Regarding Joanne Nova’s astonishing report on climate science funding, I thought about the money a bit. I took fiscal year 2008 as a sample, in which, according to said report, 1 864 million dollars was spent on climate science. That’s a frikkin’ big load of money! It did make me wonder at where all that money is spent, and Nova for sure is certain that it is spent against the benefit of the tax payer and against what she describes is “good” science. Being a layman in these financial matters, I took to google and checked to get a comparison to that sum of 1 864 million dollars. What else is being done in the US with similar amounts?
From this page ( http://www.infoplease.com/ipa/A0104772.html ) I found a “Summary of Federal Government Expenditure” for the fiscal year 2006.
I tried to find some number from this government statistic for fiscal year 2006 that would match the 2008 amount spent on climate science.

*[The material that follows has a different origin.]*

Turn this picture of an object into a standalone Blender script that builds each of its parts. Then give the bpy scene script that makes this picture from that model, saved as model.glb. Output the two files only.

One number (there were many options) was the amount that the state of New Hampshire spends on grants: 1 743 million dollars. And that is for GRANTS only. This state of New Hampshire has a population of 1,3 million approximately (estimate for 2008).
So, the amount spent on climate science for 2008 roughly equals the 2006 amount New Hampshire spent on grants. Total expenditure for said year for the state is 8 875 million dollars.
It does kind of put Joanne Nova’s “shocking” figures into perspective, doesn’t it?

Jeff Alberts
July 28, 2009 3:07 pm

Being a layman in these financial matters, I took to google and checked to get a comparison to that sum of 1 864 million dollars. What else is being done in the US with similar amounts?

It’s certainly not being used to re-write archaic, and poorly-written applications which manipulate the station temps. Apparently some of it is going towards running RealClimate.org, since at least one NASA employee maintains it during work hours. So some of it is directly used for propaganda and to stifle dissent.